Required work: The records should be written out in full, with nothing altered.

Materials provided:

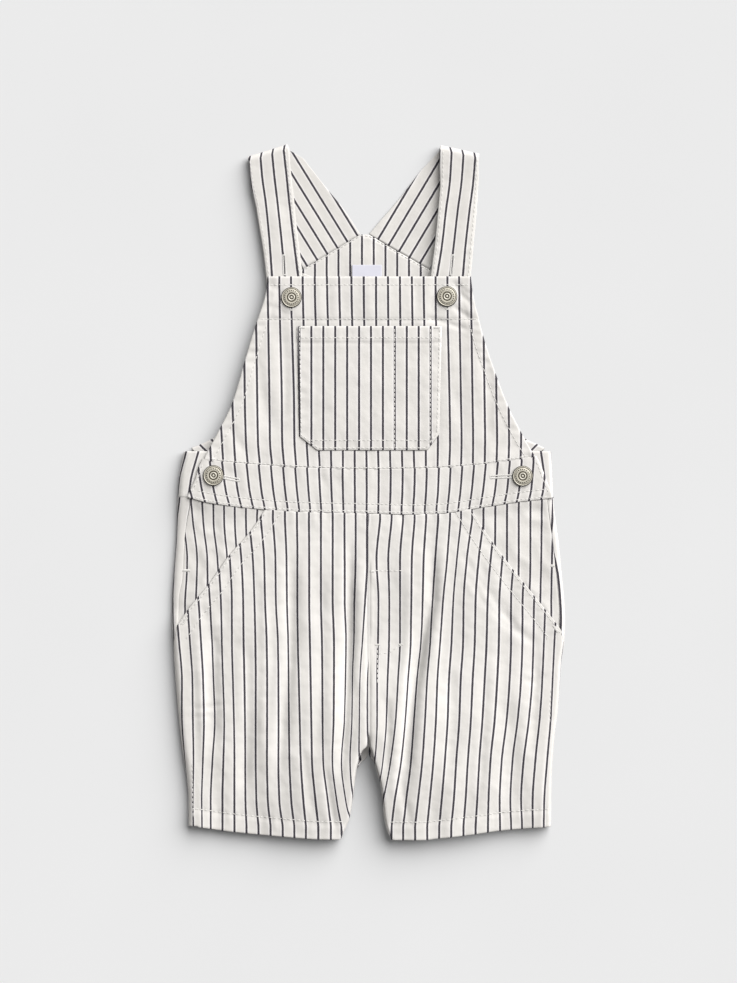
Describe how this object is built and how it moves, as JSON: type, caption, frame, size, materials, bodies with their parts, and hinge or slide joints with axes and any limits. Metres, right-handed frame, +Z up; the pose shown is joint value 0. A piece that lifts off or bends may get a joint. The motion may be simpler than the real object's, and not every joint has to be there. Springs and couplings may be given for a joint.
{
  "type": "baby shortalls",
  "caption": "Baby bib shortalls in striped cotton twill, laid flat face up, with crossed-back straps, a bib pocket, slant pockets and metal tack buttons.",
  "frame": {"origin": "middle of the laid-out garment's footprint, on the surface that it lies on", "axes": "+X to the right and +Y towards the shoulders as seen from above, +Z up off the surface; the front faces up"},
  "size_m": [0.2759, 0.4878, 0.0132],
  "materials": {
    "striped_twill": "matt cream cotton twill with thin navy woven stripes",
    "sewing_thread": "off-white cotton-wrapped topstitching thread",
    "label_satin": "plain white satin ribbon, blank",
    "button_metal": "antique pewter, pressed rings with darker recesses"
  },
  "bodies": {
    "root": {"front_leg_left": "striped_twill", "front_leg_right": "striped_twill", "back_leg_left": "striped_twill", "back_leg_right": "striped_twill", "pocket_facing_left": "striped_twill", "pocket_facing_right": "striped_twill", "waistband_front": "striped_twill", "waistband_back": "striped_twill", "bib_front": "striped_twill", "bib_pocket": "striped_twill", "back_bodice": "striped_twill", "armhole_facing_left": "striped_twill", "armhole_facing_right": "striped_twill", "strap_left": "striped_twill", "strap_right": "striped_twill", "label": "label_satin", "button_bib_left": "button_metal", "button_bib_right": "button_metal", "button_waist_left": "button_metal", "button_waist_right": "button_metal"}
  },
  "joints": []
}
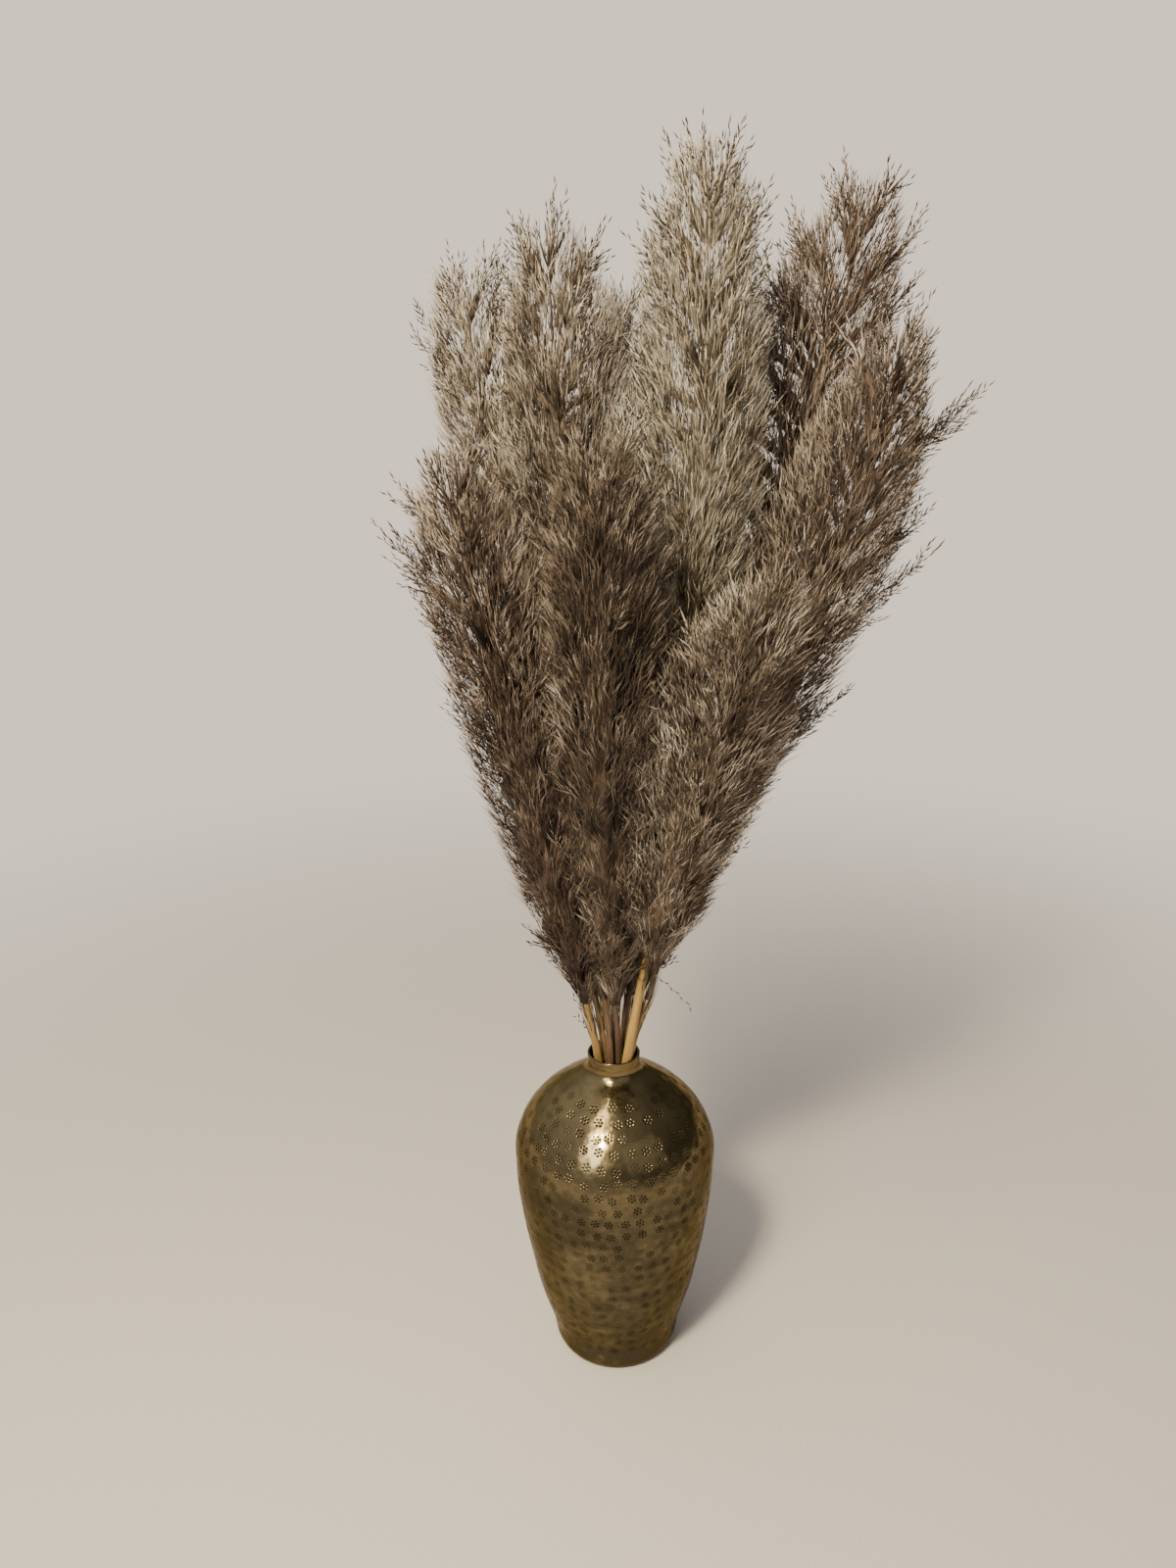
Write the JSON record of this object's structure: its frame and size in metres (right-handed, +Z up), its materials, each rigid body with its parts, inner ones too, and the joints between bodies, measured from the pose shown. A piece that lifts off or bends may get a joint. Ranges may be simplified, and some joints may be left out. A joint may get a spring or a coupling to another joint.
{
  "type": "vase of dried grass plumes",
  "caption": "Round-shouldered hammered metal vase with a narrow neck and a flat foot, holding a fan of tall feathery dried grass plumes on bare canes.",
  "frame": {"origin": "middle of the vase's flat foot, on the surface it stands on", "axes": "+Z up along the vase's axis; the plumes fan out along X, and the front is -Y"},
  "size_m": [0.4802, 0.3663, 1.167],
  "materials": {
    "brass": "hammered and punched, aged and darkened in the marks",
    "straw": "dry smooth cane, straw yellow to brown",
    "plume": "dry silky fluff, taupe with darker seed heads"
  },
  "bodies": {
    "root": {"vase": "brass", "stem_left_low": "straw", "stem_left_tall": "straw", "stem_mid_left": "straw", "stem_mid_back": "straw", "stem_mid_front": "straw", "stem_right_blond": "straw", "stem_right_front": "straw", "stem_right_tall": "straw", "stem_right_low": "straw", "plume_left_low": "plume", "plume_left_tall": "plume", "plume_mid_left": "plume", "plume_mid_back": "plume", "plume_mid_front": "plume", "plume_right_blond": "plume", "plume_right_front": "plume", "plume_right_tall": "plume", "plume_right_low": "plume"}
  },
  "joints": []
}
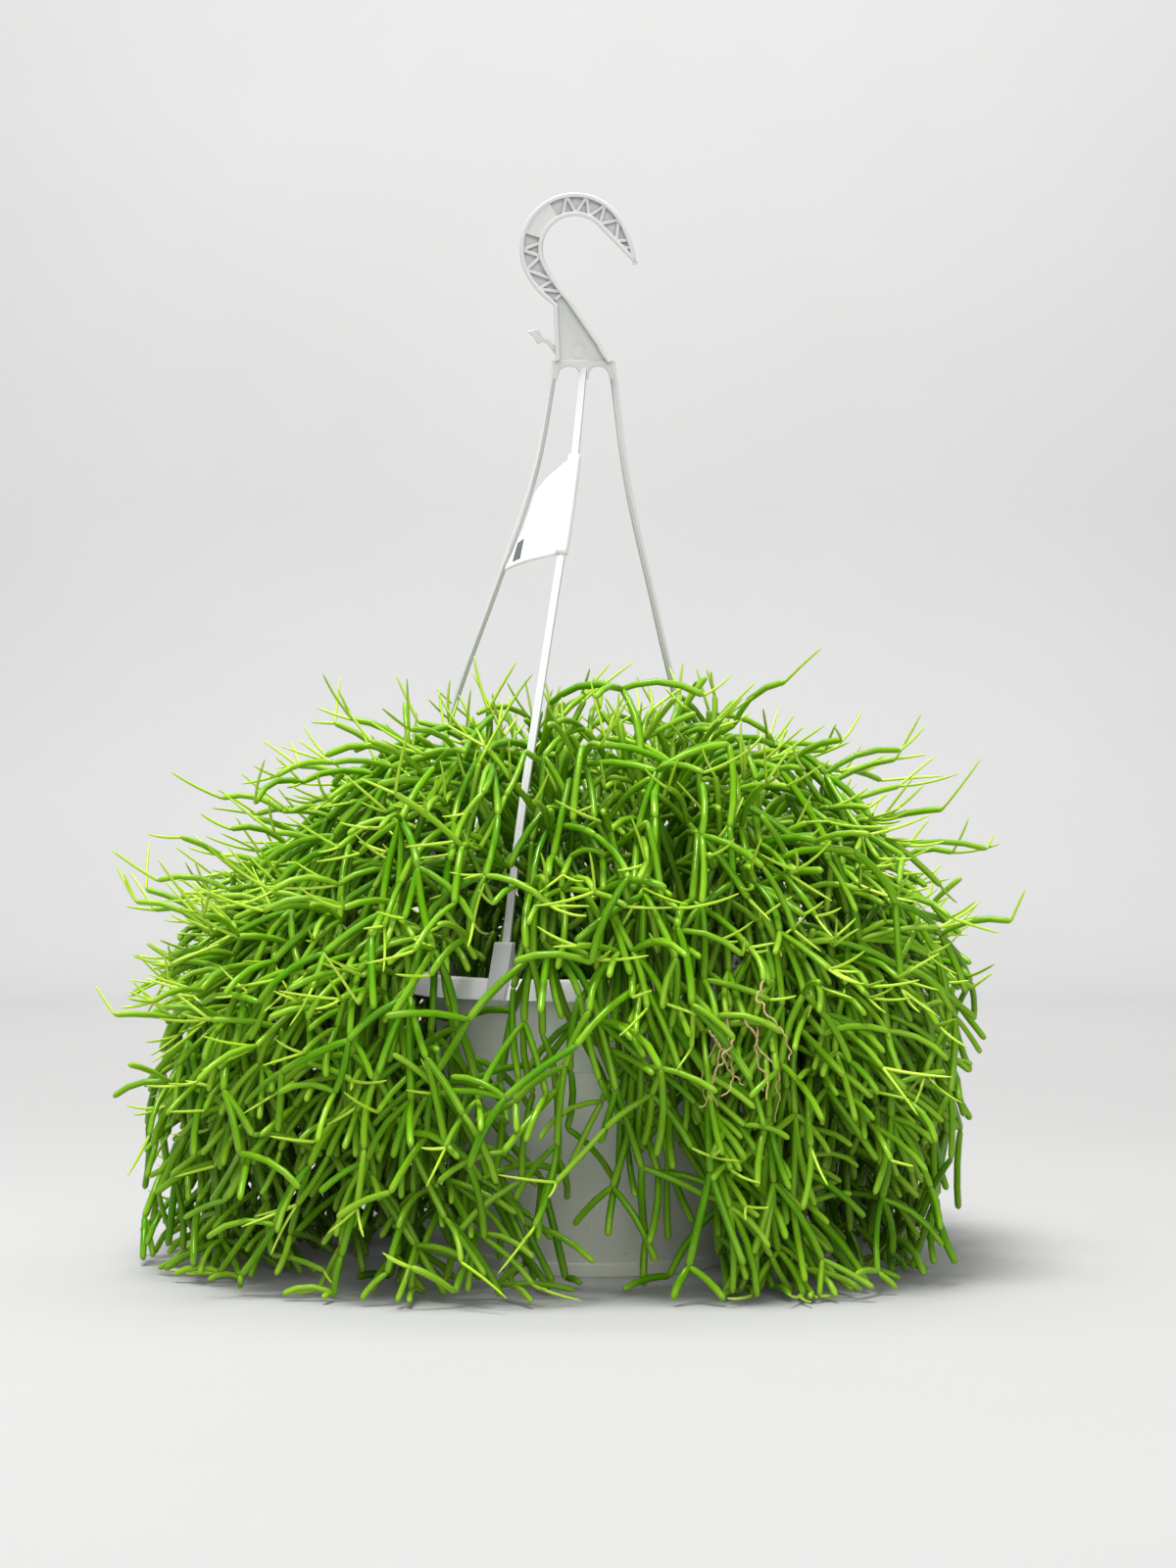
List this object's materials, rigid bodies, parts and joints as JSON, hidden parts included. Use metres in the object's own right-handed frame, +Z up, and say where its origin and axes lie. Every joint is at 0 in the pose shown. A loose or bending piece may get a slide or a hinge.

Full solution:
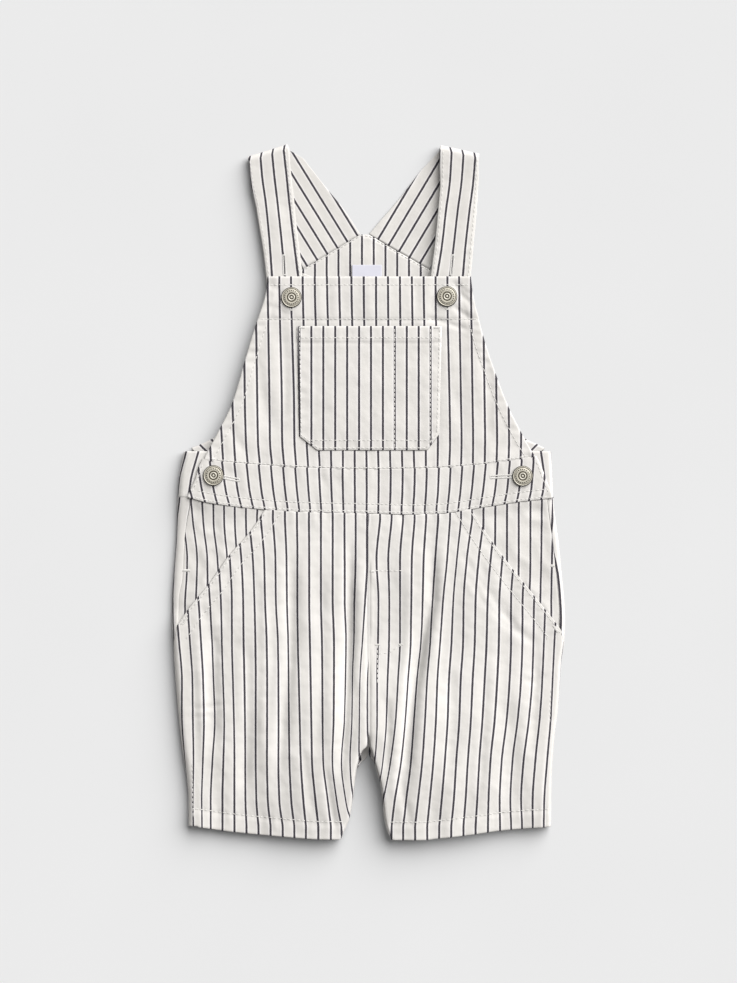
Describe how this object is built and how it moves, as JSON: type, caption, frame, size, materials, bodies with their parts, and hinge or slide joints with axes and any limits. Metres, right-handed frame, +Z up; the pose shown is joint value 0. A piece that lifts off or bends may get a joint. The motion may be simpler than the real object's, and not every joint has to be there. Springs and couplings may be given for a joint.
{
  "type": "baby shortalls",
  "caption": "Baby bib shortalls in striped cotton twill, laid flat face up, with crossed-back straps, a bib pocket, slant pockets and metal tack buttons.",
  "frame": {"origin": "middle of the laid-out garment's footprint, on the surface that it lies on", "axes": "+X to the right and +Y towards the shoulders as seen from above, +Z up off the surface; the front faces up"},
  "size_m": [0.2759, 0.4878, 0.0132],
  "materials": {
    "striped_twill": "matt cream cotton twill with thin navy woven stripes",
    "sewing_thread": "off-white cotton-wrapped topstitching thread",
    "label_satin": "plain white satin ribbon, blank",
    "button_metal": "antique pewter, pressed rings with darker recesses"
  },
  "bodies": {
    "root": {"front_leg_left": "striped_twill", "front_leg_right": "striped_twill", "back_leg_left": "striped_twill", "back_leg_right": "striped_twill", "pocket_facing_left": "striped_twill", "pocket_facing_right": "striped_twill", "waistband_front": "striped_twill", "waistband_back": "striped_twill", "bib_front": "striped_twill", "bib_pocket": "striped_twill", "back_bodice": "striped_twill", "armhole_facing_left": "striped_twill", "armhole_facing_right": "striped_twill", "strap_left": "striped_twill", "strap_right": "striped_twill", "label": "label_satin", "button_bib_left": "button_metal", "button_bib_right": "button_metal", "button_waist_left": "button_metal", "button_waist_right": "button_metal"}
  },
  "joints": []
}
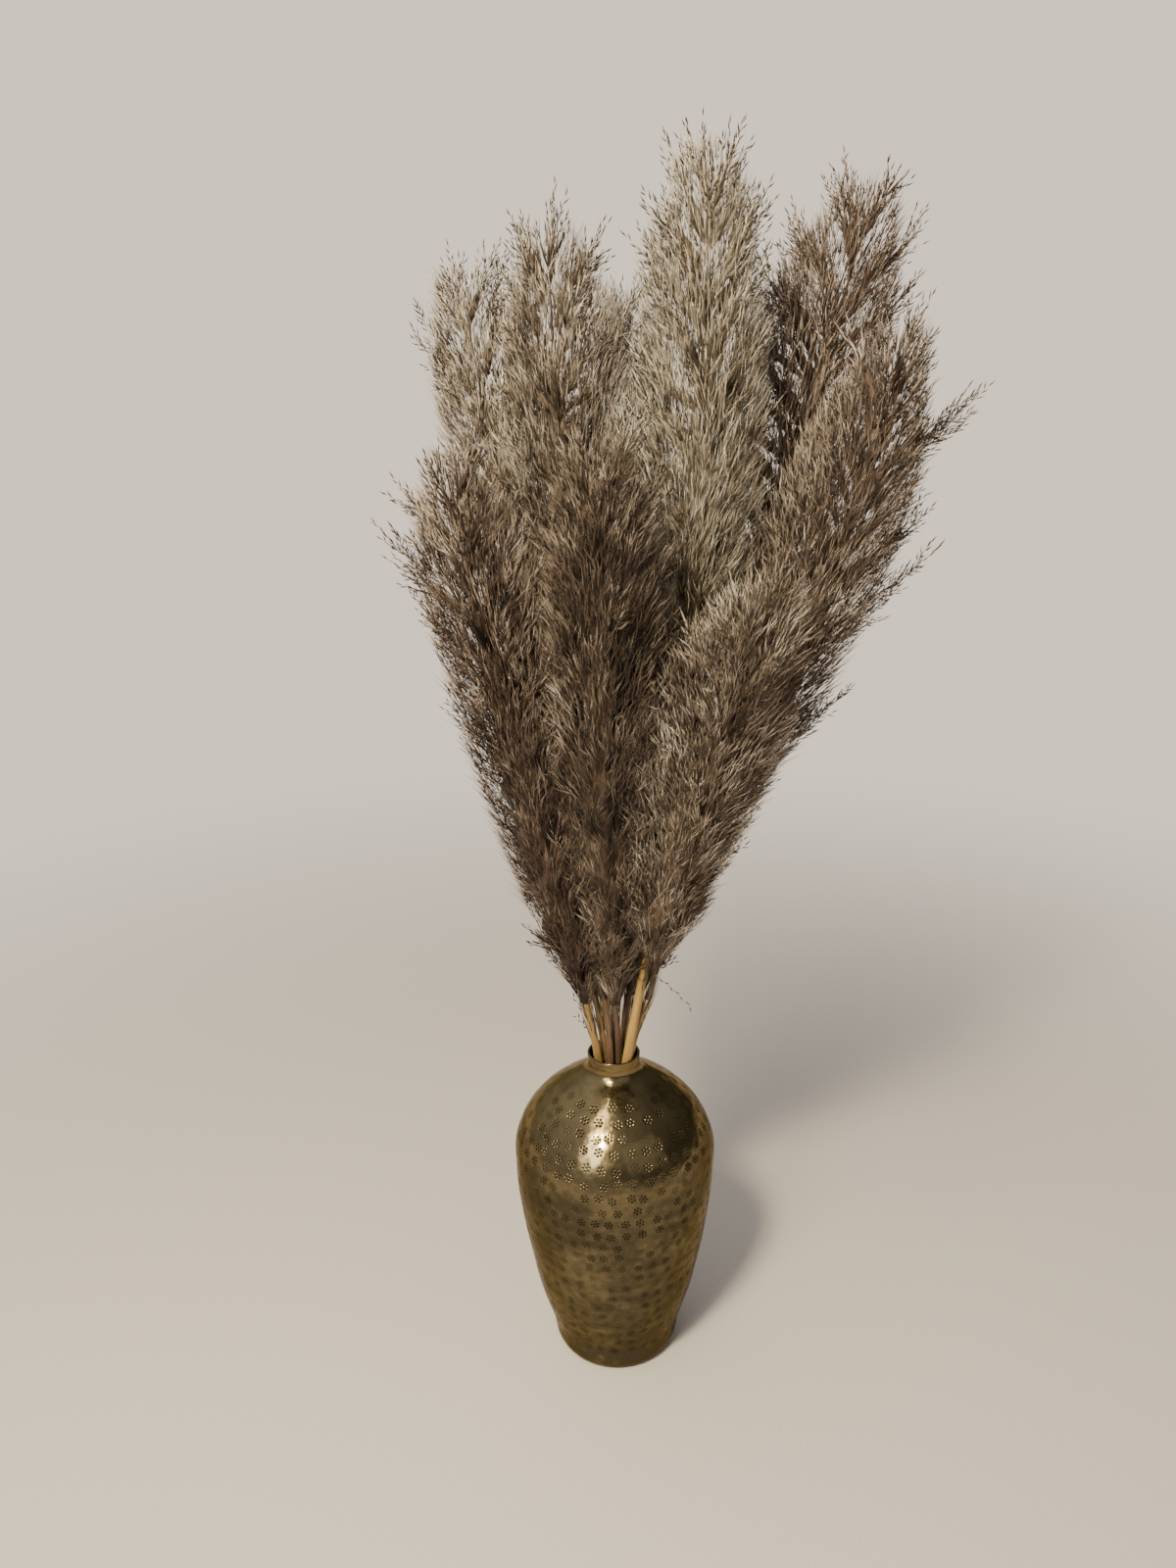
Write the JSON record of this object's structure: its frame and size in metres (right-handed, +Z up), its materials, each rigid body with its parts, inner ones too, and the joints between bodies, measured from the pose shown. A piece that lifts off or bends may get a joint. Ranges may be simplified, and some joints may be left out. A joint may get a spring or a coupling to another joint.
{
  "type": "vase of dried grass plumes",
  "caption": "Round-shouldered hammered metal vase with a narrow neck and a flat foot, holding a fan of tall feathery dried grass plumes on bare canes.",
  "frame": {"origin": "middle of the vase's flat foot, on the surface it stands on", "axes": "+Z up along the vase's axis; the plumes fan out along X, and the front is -Y"},
  "size_m": [0.4802, 0.3663, 1.167],
  "materials": {
    "brass": "hammered and punched, aged and darkened in the marks",
    "straw": "dry smooth cane, straw yellow to brown",
    "plume": "dry silky fluff, taupe with darker seed heads"
  },
  "bodies": {
    "root": {"vase": "brass", "stem_left_low": "straw", "stem_left_tall": "straw", "stem_mid_left": "straw", "stem_mid_back": "straw", "stem_mid_front": "straw", "stem_right_blond": "straw", "stem_right_front": "straw", "stem_right_tall": "straw", "stem_right_low": "straw", "plume_left_low": "plume", "plume_left_tall": "plume", "plume_mid_left": "plume", "plume_mid_back": "plume", "plume_mid_front": "plume", "plume_right_blond": "plume", "plume_right_front": "plume", "plume_right_tall": "plume", "plume_right_low": "plume"}
  },
  "joints": []
}
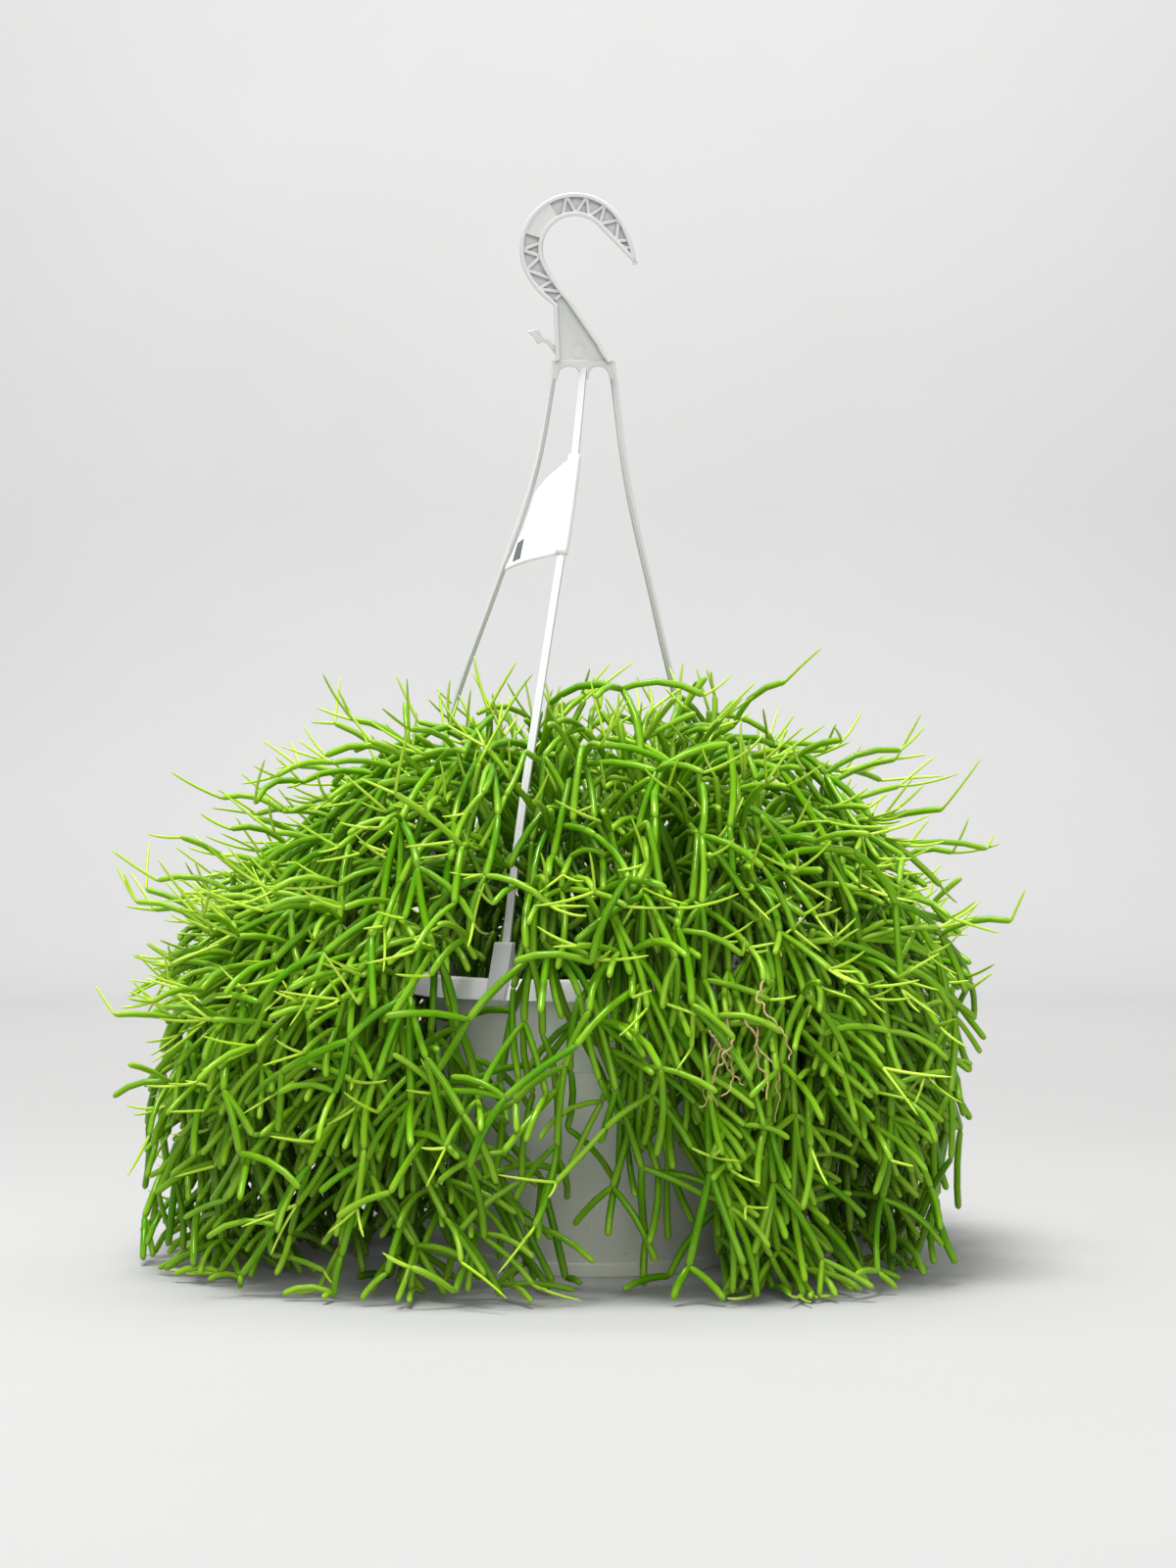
List this object's materials, rigid bodies, parts and joints as JSON, hidden parts included. Use metres in the object's own right-handed frame, +Z up, and say where its origin and axes lie. Every joint is at 0 in the pose shown. A loose or bending piece may get a slide or a hinge.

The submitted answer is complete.